Не сбился ли он с курса? Фонарь в окоченевших руках отяжелел. По-хорошему надо было взять и налобный фонарик. Тупая, идиотская ошибка. Он пьян и делал элементарные промахи. А на грязевых полях даже крошечные ошибки кончаются плохо.
Он посмотрел налево и различил какие-то черные контуры. Черные на сером. Явно – лодки. В елках у Камускросса взвыл ветер, прямо как Бини, который, должно быть, до сих пор жив и тонет в грязи.
– Бини? – позвал он.
Он любил своего пса.
– Бини? Бино!
Он орал в пустоту. Он увяз по щиколотку в грязи. Он был встревожен и сбился с пути.
Доведенный до отчаяния, Энгус вытащил ботинок из вязкой жижи и быстро двинулся дальше, шатаясь под ударами дождя. Нет. Он заблудился. Маяка теперь не видать. Он что, кружит вокруг бухты? Или направляется в то самое место, где чуть не утонул, пытаясь спасти Бини.
Там!
Человек? Похоже на то. А может, их вообще два. Взрослый и ребенок. Они, согнувшись, шагали навстречу бешеному ветру.
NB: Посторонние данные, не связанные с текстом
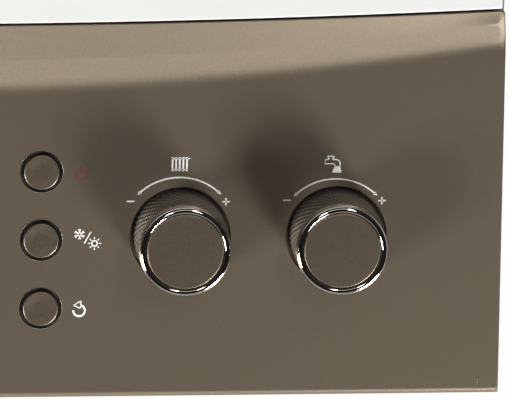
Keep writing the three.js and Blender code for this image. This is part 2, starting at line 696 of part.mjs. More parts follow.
// Control box: a tray behind the fascia whose rim sits inside it and whose trunnions turn in the
// two side brackets.
const trayBackY = sideFrontY + controlBox.depth;
const trunnionY = trayBackY - controlBox.trunnionBack;
const trayBottomZ = bottomZ + controlBox.bottomInset;
const trunnionZ = trayBottomZ + controlBox.trunnionUp;
const bracketOuterX = halfWidth - sheet - fit;
function controlTray() {
  const rimHalf = halfWidth - fascia.wall - fit;
  const trayHalf = rimHalf - controlBox.traySideInset;
  const topZ = bottomZ + fascia.topHeight - controlBox.topInset;
  const t = controlBox.wall;
  const rimFront = fasciaRearY - controlBox.rimEngage;
  const rimBack = rimFront + controlBox.rimEngage + controlBox.rimDepth;
  const rim = block(-rimHalf, rimHalf, rimFront, rimBack, trayBottomZ, topZ);
  const tray = block(-trayHalf, trayHalf, rimFront, trayBackY, trayBottomZ, topZ);
  const hollow = block(-trayHalf + t, trayHalf - t, rimFront - overrun, trayBackY - t,
    trayBottomZ + t, topZ - t);
  const frame = cut(rim, block(-rimHalf + t, rimHalf - t, rimFront - overrun, rimBack - t,
    trayBottomZ + t, topZ - t));
  const pins = [-1, 1].map((side) => rod('x', trunnionY, trunnionZ, controlBox.trunnionRadius,
    side * (trayHalf - press), side * (bracketOuterX - fit), sides.medium));
  return join(cut(join(frame, tray), hollow), ...pins);
}

function hingeBracket(side) {
  const [inner, outer] = [side * (bracketOuterX - hinge.thickness), side * bracketOuterX];
  const frontY = trunnionY - hinge.ahead;
  const plate = block(inner, outer, frontY, frontY + hinge.length, bottomZ + fascia.bottomRise,
    bottomZ + fascia.bottomRise + hinge.height);
  return cut(plate, rod('x', trunnionY, trunnionZ, controlBox.trunnionRadius + fit,
    inner - side * overrun,
    outer + side * overrun, sides.medium));
}

piece('control_box', controlTray(), blackPlastic);
piece('left_hinge_bracket', hingeBracket(-1), zinc);
piece('right_hinge_bracket', hingeBracket(1), zinc);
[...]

Но как здесь оказались взрослый и ребенок, зачем они идут через трясину в шторм в предрассветной тьме?
Это могли быть только Сара и Кирсти. Теперь он расслышал голос дочери, зовущей его. Он хорошо знал ее голосок: «Папа! Папа!»
Папа!
Она умоляла – изо всех сил. Но видела ли она его?
Он заметил камни Салмадейра – огромные блеклые пятна. Кирсти и Сара, должно быть, на Салмадейре, и ему надо попасть к ним и вместе с ними прорваться обратно на Скай.
– Дорогая, я иду! Держись!
Папа!
Энгус бросился вперед, вглядываясь сквозь льющиеся с неба потоки воды, но бежал он недолго. Обе фигуры пропали. Полностью. Повсюду клубился туман, преобразивший море и сушу в ирреальный пейзаж. Энгус словно смотрел сквозь изморозь на стекле. Может, ему померещилось? Пожалуй, никто сейчас не пойдет вброд. И им нет никакого смысла находиться на грязевых полях. Зачем Саре и Кирсти покидать дом в такой шторм? Бессмысленный риск.
Но шум? Но голос?
Похоже, это завывания ветра. Наверняка. Конечно, там могли быть и собаки, и дети или вообще… призраки. Он, Энгус, испугался, нервы взвинчены. У страха глаза велики.